Diego Rivera was already working on his first mural, La creación, in the school's amphitheater, and José Clemente Orozco, Fermín Revueltas, Jean Charlot, and Ramón Alva de la Canal already had their own spaces where they could give free rein to their talent and creativity.
"Siqueiros, who at the time was 26 years old, was assigned the walls surrounding the staircase of the so-called Colegio or Patio Chico del Antiguo Colegio de San Ildefonso because they were the only ones available," says Dafne Cruz Porchini, a researcher at the Institute of Aesthetic Research dedicated to the study of modern art in Mexico.
A vaulted and dark place
Siqueiros painted in the stairwell, a vaulted and dark place, The Elements and The Myths; and in the upper part, whose walls are higher, The Burial of the Sacrificial Worker and The Call to Freedom.
All these works, created between 1923 and 1924, were his first murals and, according to the university professor, already announced in some way what Siqueiros would later paint in other public spaces such as the Palace of Fine Arts.
"While the subject matter of the first two, in encaustic, is rather allegorical, that of the other two, in fresco, is political and coincides with the publication of the first issue of El Machete, the official organ of the Technical Workers, Painters and Sculptors Union (SOTPE), in whose foundation Siqueiros himself participated," she adds.
Technical problems
When he began painting these murals, Siqueiros was overwhelmed by various technical problems. He was facing an architecture that was certainly complex, and it cannot be forgotten that muralism also implied adapting to a pre-existing architectural space.
But thanks to the communication established between him and the other painters working at the Antiguo Colegio de San Ildefonso, who had never faced a wall before, he was finally able to solve them. In addition, he collaborated with Xavier Guerrero and Roberto Reyes, two plastic artists who had already experimented with mural painting.
As for The Elements, Siqueiros intended to present a new proposal that did not look like anything else. However, Jean Charlot evoked in it the spirit of the West falling on the New World and Diego Rivera understood it as an angel of "Syrian-Lebanese Michelangelo" (in allusion to the supposed origin of the painter from Chihuahua).
As for the Entierro del obrero sacrificado, Siqueiros began it -but did not finish it- as a tribute to Felipe Carrillo Puerto, politician, journalist, revolutionary leader, and governor of Yucatán who had just been assassinated (January 3, 1924).

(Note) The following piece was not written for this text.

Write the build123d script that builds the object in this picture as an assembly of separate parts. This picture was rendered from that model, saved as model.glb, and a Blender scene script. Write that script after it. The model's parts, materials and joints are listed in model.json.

"In this mural, which highlights the use of volumes and colors, and the handling of the human body with evident indigenous features, as well as in El llamado a la libertad, also unfinished, the hammer and sickle appear as symbols of the left and popular demands. It can be said that these two works are the synthesis of what Siqueiros was living and thinking at the time," says Cruz Porchini.
Clashes with bullets
As was to be expected, Siqueiros and José Vasconcelos drifted apart, since the latter was convinced that art and culture were, per se, tools that helped to achieve social change, but that they should not be contaminated with political issues (later, on July 27, 1924, he would resign from his post as Secretary of Public Education).
As if that were not enough, the students of the National Preparatory School, "under the influence of many of their old reactionary teachers, both in politics and in art," began to attack Siqueiros and his colleagues for what they were painting on the walls of the school.
In his memoir Me llamaban el Coronelazo, Siqueiros refers, "So serious was the situation, that we painters had to defend ourselves with bullets from the shots frequently fired by the students, undoubtedly more against our works than against ourselves, since their aim need not have been so bad."
"There is no doubt that this fact influenced the painter from Chihuahua to stop painting at the Antiguo Colegio de San Ildefonso," says the researcher.
In those days, José Guadalupe Zuno, who was governor of Jalisco, had contacted him and Amado de la Cueva to invite them to paint a mural at the Ibero-American Library of the University of Guadalajara. "Of course, this invitation also played a defining role in Siqueiros abandoning his work at the Antiguo Colegio de San Ildefonso. In the mural at the Ibero-American Library of the University of Guadalajara, titled Agrarian and Labor Ideals of the Revolution of 1910, we can appreciate a greater mastery of technique, but also of the themes, which allowed him to continue with his political militancy," concludes Cruz Porchini.